--- start of Entries provided ---

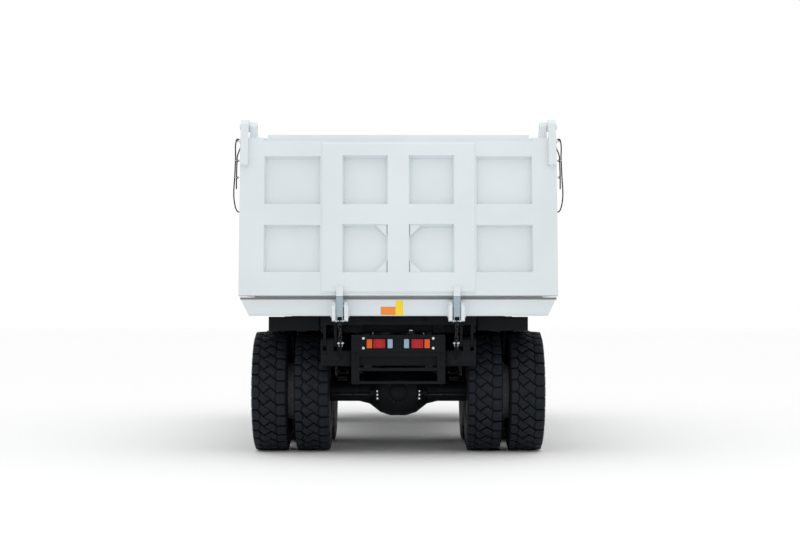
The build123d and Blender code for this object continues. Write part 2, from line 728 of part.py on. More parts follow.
def cab_shell():
    """The cab's four walls with the windows and both door openings cut."""
    width = CAB_RIGHT_X - CAB_LEFT_X
    middle = (CAB_LEFT_X + CAB_RIGHT_X) / 2
    with BuildPart() as shell:
        with BuildSketch(side_plane(CAB_LEFT_X)):
            with BuildLine():
                cab_profile(0)
            make_face()
        extrude(amount=width)
        with BuildSketch(side_plane(CAB_LEFT_X + CAB_WALL)):
            with BuildLine():
                cab_profile(CAB_WALL)
            make_face()
        extrude(amount=width - 2 * CAB_WALL, mode=Mode.SUBTRACT)
        # door openings through both side walls
        with BuildSketch(side_plane(CAB_LEFT_X)):
            with BuildLine():
                Polyline(
                    (DOOR_REAR_Y, DOOR_FOOT_Z), (DOOR_REAR_Y, DOOR_TOP_Z),
                    (DOOR_FRONT_Y, DOOR_TOP_Z), (DOOR_FRONT_Y, DOOR_FOOT_Z), close=True)
            make_face()
        extrude(amount=width, mode=Mode.SUBTRACT)
        # windscreen and rear window
        with BuildSketch(rear_plane(CAB_FRONT_Y)):
            with Locations((middle, (2460 + 3060) / 2)):
                RectangleRounded(width - 240, 600, 60)
        extrude(amount=400, mode=Mode.SUBTRACT)
        with BuildSketch(rear_plane(CAB_REAR_Y + CAB_WALL)):
            with Locations((middle, (2600 + 3000) / 2)):
                RectangleRounded(1000, 400, 50)
        extrude(amount=CAB_WALL, mode=Mode.SUBTRACT)
        # hinge pins of the doors, on lugs
        for face_x, out in ((CAB_LEFT_X, -1), (CAB_RIGHT_X, 1)):
            for z in (1950, 2350):
                pin_x = face_x + out * DOOR_PIN_OFFSET
                with BuildSketch(level_plane(z)):
                    with Locations((pin_x, DOOR_FRONT_Y + 2)):
                        Circle(12)
                extrude(amount=90)
                with BuildSketch(level_plane(z)):
                    with Locations((pin_x, DOOR_FRONT_Y + 2)):
                        Circle(20)
                    with Locations((face_x + out * DOOR_PIN_OFFSET / 2, DOOR_FRONT_Y + 22)):
                        Rectangle(DOOR_PIN_OFFSET + 20, 40)
                extrude(amount=20)
    save(shell, "cab_shell")


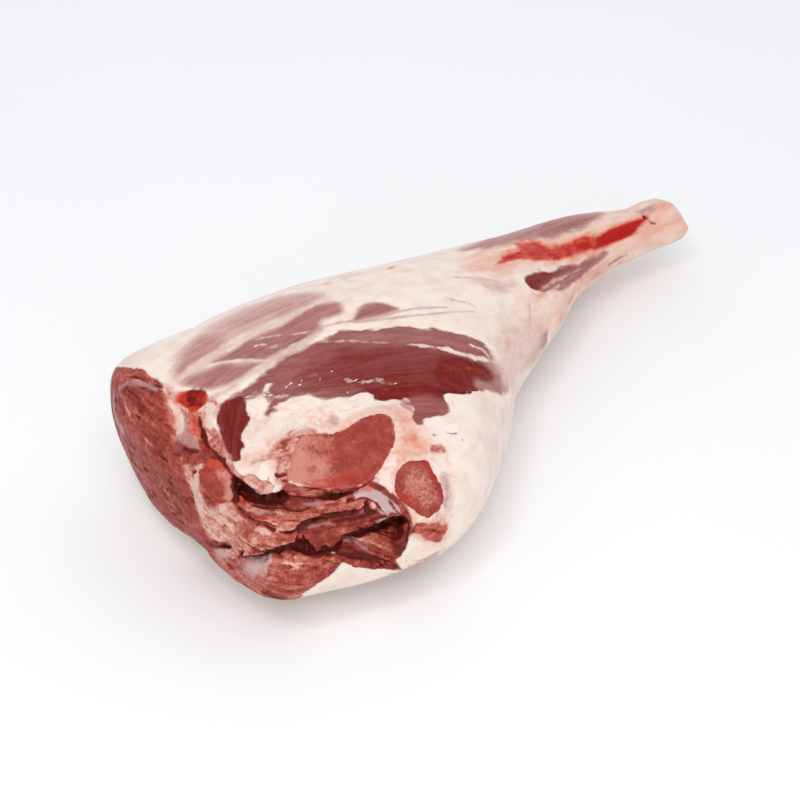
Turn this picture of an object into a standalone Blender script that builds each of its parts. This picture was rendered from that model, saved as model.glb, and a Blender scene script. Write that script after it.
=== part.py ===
"""Raw leg of lamb lying on its outer side: one solid of meat, fat and skin, and the three sawn ends of hip bone
that show in it.

Metres, +Z up. +X runs from the butt cut to the shank end, +Y is the straight shin side and -Y the rounded rump
side. The inner face of the thigh, with the sawn hip bone, looks up. The origin is the middle of the box round the
leg, on the surface that it lies on.
"""

import math

import bmesh
import bpy
from mathutils import Vector

# Sections of the leg: place along it, near edge, far edge, underside, height of the widest line, top.
# The underside runs just below zero where the leg's own weight presses it flat.
SECTIONS = [
    (-0.223, -0.018, 0.055, 0.024, 0.044, 0.070),  # middle of the butt cut
    (-0.213, -0.062, 0.084, 0.008, 0.046, 0.085),
    (-0.196, -0.094, 0.105, -0.001, 0.045, 0.095),  # rounded rim of the butt cut
    (-0.159, -0.102, 0.109, -0.002, 0.042, 0.100),
    (-0.117, -0.111, 0.109, -0.002, 0.039, 0.103),  # thickest, at the hip
    (-0.079, -0.105, 0.107, -0.002, 0.038, 0.104),
    (-0.037, -0.071, 0.099, -0.001, 0.038, 0.099),
    (0.005, -0.032, 0.095, 0.002, 0.038, 0.089),  # stifle
    (0.043, -0.011, 0.092, 0.005, 0.037, 0.079),
    (0.080, 0.008, 0.090, 0.008, 0.036, 0.069),
    (0.118, 0.029, 0.092, 0.011, 0.034, 0.061),  # calf, and the tendon behind it
    (0.150, 0.039, 0.088, 0.013, 0.033, 0.056),
    (0.187, 0.039, 0.077, 0.017, 0.033, 0.050),
    (0.205, 0.037, 0.076, 0.017, 0.033, 0.051),  # knuckle
    (0.217, 0.036, 0.073, 0.018, 0.033, 0.049),
    (0.221, 0.039, 0.069, 0.020, 0.033, 0.046),  # rim of the shank cut
]
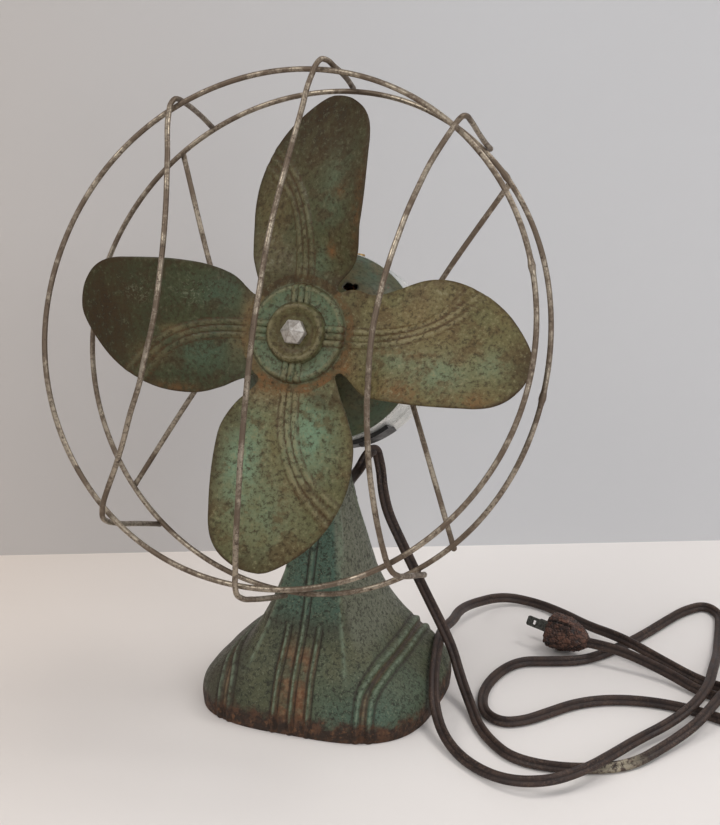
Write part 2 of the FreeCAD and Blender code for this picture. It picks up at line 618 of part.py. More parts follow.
def through_bolts():
    bolts = []
    for i in range(4):
        place = polar(THROUGH_BOLT_CIRCLE_R, 45 + 90 * i)
        shank = cylinder(THROUGH_BOLT_R - SNUG_FIT, BAND_FRONT_Y - 8, MOTOR_REAR_Y, Y_AXIS, place)
        y = MOTOR_REAR_Y
        head = cylinder(THROUGH_BOLT_HEAD_R, y, y + THROUGH_BOLT_HEAD, Y_AXIS, place)
        slot = box(place.x - 0.5, place.x + 0.5, y + 1, y + 9, place.z - 5, place.z + 5)
        bolts.append(shank.fuse(head.cut(slot)))
    return on_shaft(group(bolts))


def sector(r0, r1, a0, a1, y0, y1):
    """Part of a tube between two radii and two angles (clockwise from up)."""
    far = 2 * r1
    steps = max(2, int((a1 - a0) / 30) + 1)
    rays = [polar(far, a0 + (a1 - a0) * i / steps) + Y_AXIS * y0 for i in range(steps + 1)]
    middle = Y_AXIS * y0
    wedge = Part.Face(Part.makePolygon([middle] + rays + [middle])).extrude(Y_AXIS * (y1 - y0))
    return tube(r1, r0, y0, y1).common(wedge)


def stator_core():
    y0, y1 = STACK_FRONT_Y, STACK_FRONT_Y + STACK_LENGTH
    bore = ROTOR_R + AIR_GAP
    core = tube(MOTOR_R - SHEET - SEAT_GAP, YOKE_INNER_R, y0, y1)
    for i in range(4):
        neck = box(-POLE_WIDTH / 2, POLE_WIDTH / 2, y0, y1, bore + 1, YOKE_INNER_R + 1)
        tip = sector(bore, bore + POLE_TIP_THICK, -POLE_HALF_ANGLE, POLE_HALF_ANGLE, y0, y1)
        pole = neck.fuse(tip).cut(cylinder(bore, y0 - 1, y1 + 1))
        core = core.fuse(spun(pole, 90 * i))
    for i in range(4):
        place = polar(THROUGH_BOLT_CIRCLE_R, 45 + 90 * i)
        core = core.cut(cylinder(THROUGH_BOLT_R + 0.2, y0 - 1, y1 + 1, Y_AXIS, place))
        core = core.cut(spun(shading_slot(), 90 * i))
    for side in (-1, 1):
        pocket = cylinder(3.6, MOTOR_R - SHEET - 3.6, MOTOR_R, Vec(0, 0, -1), Vec(0, CRADLE_SCREW_Y, 0))
        core = core.cut(spun(pocket, side * CRADLE_SCREW_ANGLE))
    return on_shaft(core.removeSplitter())


def shading_slot():
    y0, y1 = STACK_FRONT_Y - 1, STACK_FRONT_Y + STACK_LENGTH + 1
    return sector(ROTOR_R - 1, SHADE_R1 + 0.3, SHADE_A0 - 1, SHADE_A1 + 1, y0, y1)


def shading_rings():
    """Copper loops round one side of each pole tip."""
    y0, y1 = STACK_FRONT_Y, STACK_FRONT_Y + STACK_LENGTH
    over = 1.6
    gap_start = POLE_HALF_ANGLE + 1.0
    inner_leg = sector(SHADE_R0, SHADE_R1, SHADE_A0, SHADE_A1, y0 - over, y1 + over)
    outer_leg = sector(SHADE_R0, SHADE_R1, gap_start, gap_start + 4, y0 - over, y1 + over)
    ends = [sector(SHADE_R0, SHADE_R1, SHADE_A0, gap_start + 4, y, y + over - SEAT_GAP)
            for y in (y0 - over, y1 + SEAT_GAP)]
    loop = fused([inner_leg, outer_leg] + ends)
    return on_shaft(group(ring_of(loop, 4)))


def stator_coils():
    """Four coils, one round each pole's neck."""
    y0, y1 = STACK_FRONT_Y, STACK_FRONT_Y + STACK_LENGTH
    inner_half = POLE_WIDTH / 2 + LOOSE_FIT
    outer_half = inner_half + COIL_BUILD
    inside = ROTOR_R + AIR_GAP + POLE_TIP_THICK + LOOSE_FIT
    outside = math.sqrt(YOKE_INNER_R ** 2 - outer_half ** 2) - LOOSE_FIT
    over = LOOSE_FIT + COIL_BUILD
    block = box(-outer_half, outer_half, y0 - over, y1 + over, inside, outside)
    block = block.makeFillet(COIL_BUILD / 2, [e for e in block.Edges if abs(e.tangentAt(0).z) > 0.9])
    coil = block.cut(box(-inner_half, inner_half, y0 - LOOSE_FIT, y1 + LOOSE_FIT, inside - 1, outside + 1))
    return on_shaft(group(ring_of(coil, 4)))


def rotor_core():
    y0, y1 = STACK_FRONT_Y, STACK_FRONT_Y + STACK_LENGTH
    core = tube(ROTOR_R, SHAFT_R + SNUG_FIT, y0, y1)
    bar = cylinder(CAGE_BAR_R + SNUG_FIT, y0 - 1, y1 + 1, Y_AXIS, polar(CAGE_CIRCLE_R, 0))
    return on_shaft(core.cut(group(ring_of(bar, CAGE_BARS))))


def rotor_cage():
    y0, y1 = STACK_FRONT_Y, STACK_FRONT_Y + STACK_LENGTH
    front = tube(ROTOR_R - 0.8, CAGE_CIRCLE_R - 5, y0 - CAGE_RING, y0 - SNUG_FIT)
    rear = tube(ROTOR_R - 0.8, CAGE_CIRCLE_R - 5, y1 + SNUG_FIT, y1 + CAGE_RING)
    bars = ring_of(cylinder(CAGE_BAR_R, y0 - 1, y1 + 1, Y_AXIS, polar(CAGE_CIRCLE_R, 0)), CAGE_BARS)
    return on_shaft(fused([front, rear] + bars))


def shaft_front_step_y():
    """Shoulder of the shaft, at the rear face of the blades."""
    return BLADE_ROOT_Y - HUB_STEPS[0][0] + BLADE_SHEET


def shaft():
    rear = MOTOR_REAR_Y - SHEET - 1.0
    body = cylinder(SHAFT_R, shaft_front_step_y(), rear)
    tip = cylinder(SHAFT_TIP_R, nut_front_y() + 2.0, shaft_front_step_y())
    return on_shaft(body.fuse(tip))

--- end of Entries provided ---

Exactly reproduce the lines that run from the line bearing "Turn this picture" through the line bearing "from mathutils import Vector", with both end lines included.

Turn this picture of an object into a standalone Blender script that builds each of its parts. This picture was rendered from that model, saved as model.glb, and a Blender scene script. Write that script after it.
=== part.py ===
"""Raw leg of lamb lying on its outer side: one solid of meat, fat and skin, and the three sawn ends of hip bone
that show in it.

Metres, +Z up. +X runs from the butt cut to the shank end, +Y is the straight shin side and -Y the rounded rump
side. The inner face of the thigh, with the sawn hip bone, looks up. The origin is the middle of the box round the
leg, on the surface that it lies on.
"""

import math

import bmesh
import bpy
from mathutils import Vector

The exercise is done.